What is being asked: Would you restate, exactly as they appear, the lines from the one containing "Write the Blender Python" through the end of the data below?

╭─ Dataset records

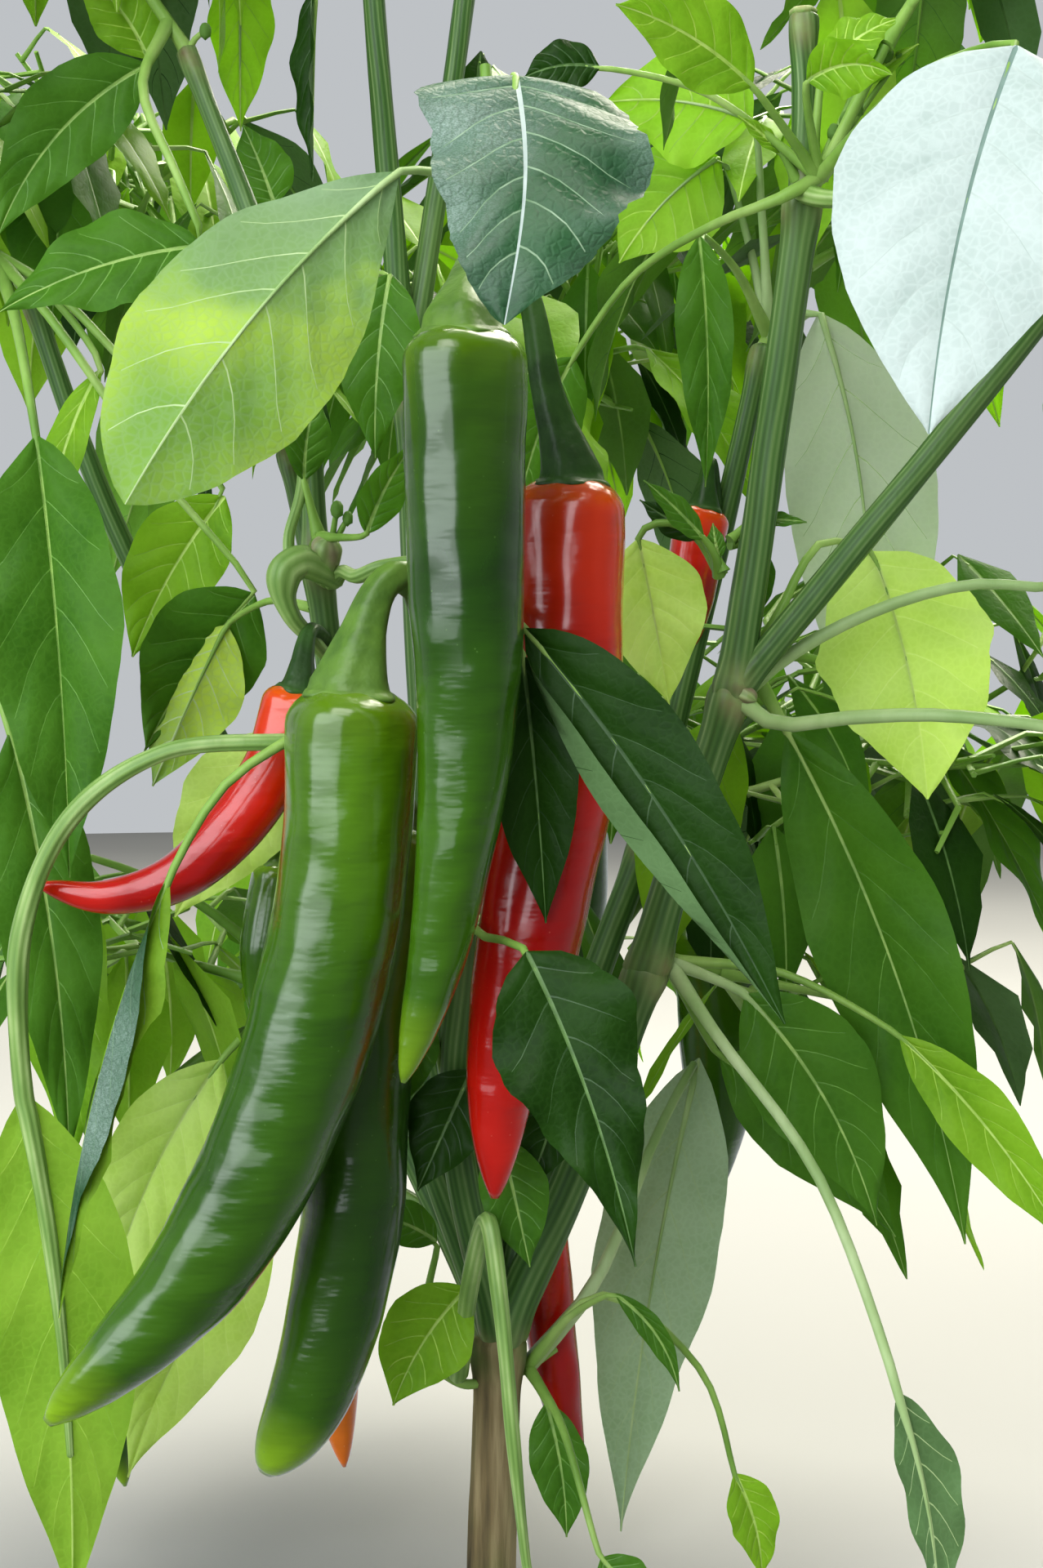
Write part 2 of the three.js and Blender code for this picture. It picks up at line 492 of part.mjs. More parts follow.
// Leaves
function leafShape({ turn, rise, stalk, swing, droop, blade, width, curl, roll, by }, root) {
  const base = root.clone().add(polar(turn, rise, stalk));
  const heading = polar(turn + swing, -droop, 1);
  const above = polar(turn + swing, 90 - droop, 1);
  const tip = base.clone().addScaledVector(heading, blade);
  const sag = blade * Math.tan(radians(curl / 4));
  const bow = base.clone().lerp(tip, 0.5).addScaledVector(above, sag);
  const midrib = new THREE.QuadraticBezierCurve3(base, bow, tip);
  const side = polar(turn + swing + 90, 0, 1).applyAxisAngle(heading, radians(roll));
  const arch = root.clone().lerp(base, 0.5).add(vector([0, 0, stalk * stalkArch]));
  const middle = by ? by.map(vector) : [arch].slice(stalk < shortStalk ? 1 : 0);
  return { midrib, side, stem: [root, ...middle, base], blade, width };
}

function halfWidth(along, width) {
  return 0.5 * width * Math.sin(Math.PI * along ** 0.75) ** 0.8;
}

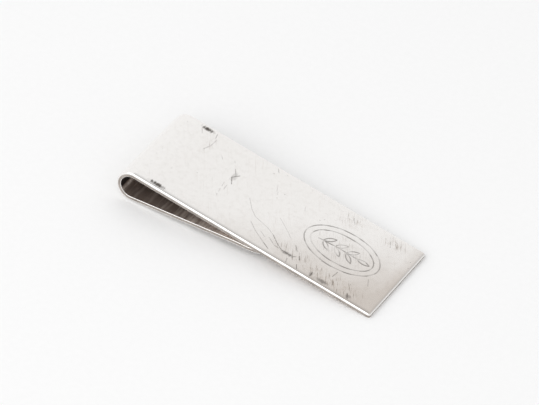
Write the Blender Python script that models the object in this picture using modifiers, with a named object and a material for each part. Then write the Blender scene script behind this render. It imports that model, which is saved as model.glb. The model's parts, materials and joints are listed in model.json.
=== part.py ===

╰─

Solution for this task:
Write the Blender Python script that models the object in this picture using modifiers, with a named object and a material for each part. Then write the Blender scene script behind this render. It imports that model, which is saved as model.glb. The model's parts, materials and joints are listed in model.json.
=== part.py ===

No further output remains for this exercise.